Constrained optimization
In pure optimization problems, one defines the Lagrangian as
$$\mathcal{L}(x,\lambda) = f(x) + \lambda^\top g(x) \,,$$
where $f(x)$ is the cost function we whish to minimize, $g(x)\leq0$ are inequality constraints, $x$ are the decision variables and $\lambda$ are the Lagrange multipliers.
This formulation implies
$$\lambda\geq0 \tag{1}\label{1}$$
with
$$
\lambda
\begin{cases}
= 0, \quad g(x) \lt 0\\
\geq 0, \quad g(x) = 0
\end{cases}
$$
being part of the optimality conditions.
Optimal control
In optimal control, one defines the Hamiltonian as
$$\mathcal{H}(t,x(t),u(t),\lambda(t)) = f(t,x(t),u(t)) + \lambda^\top(t) \, g(t,x(t),u(t))$$
where $f(\cdot)$ is a distributed cost, $g(\cdot) – \dot{x}(t)=0$ are the equations of motion and $\lambda(t)$ are the costates.

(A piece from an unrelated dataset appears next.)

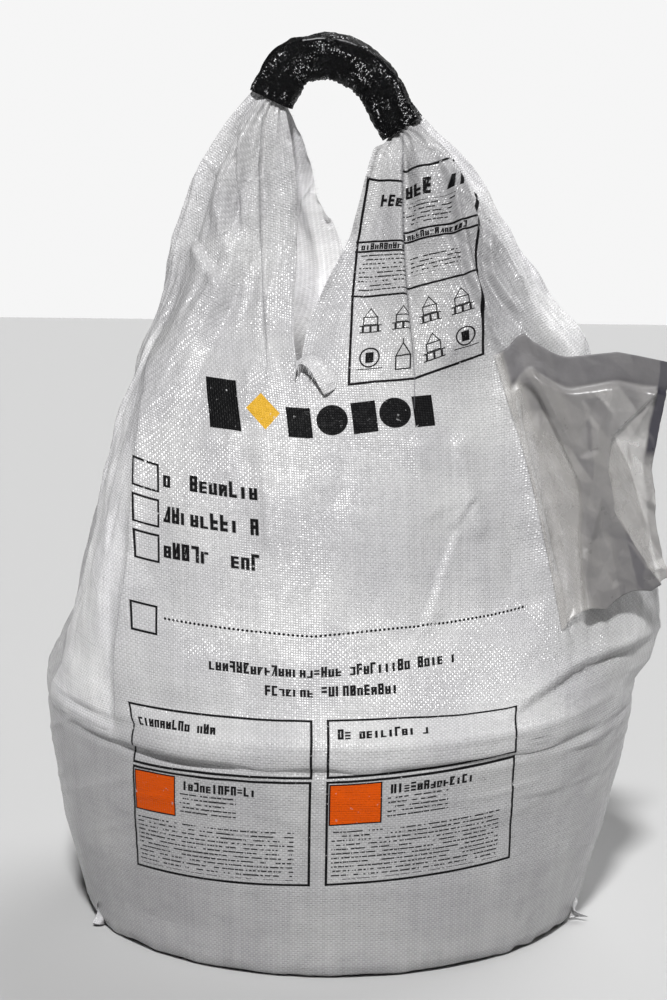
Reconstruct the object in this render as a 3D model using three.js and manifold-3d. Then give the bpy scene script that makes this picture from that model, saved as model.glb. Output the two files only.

In this case, the optimality condition on the costate is
$$ \dfrac{\partial \mathcal{H}}{ \partial x(t) }+ \dot{\lambda}^\top(t) = 0 \tag{2} \label{2}$$
Question
Given that the costates in optimal control inherit the principles of Lagrange multipliers in optimization, does the condition $\lambda(t)\geq0$ from Eq. \eqref{1} still apply to the costates in optimal control? Why so or why not?
Best Answer
The condition that the Lagrange multipliers must be non-negative only applies if the associated constraint is an inequality. If the constraint is an equality there is no such condition. This is true for constrained parametric optimization as well as for optimal control.
In answer to the question, the condition $\lambda(t) \geq 0$ does not apply for the constraint $g(\cdot) - \dot{x} = 0$, because this is an equality constraint. It is not because some property/principle is lost when one switches from contrained optimization to optimal control.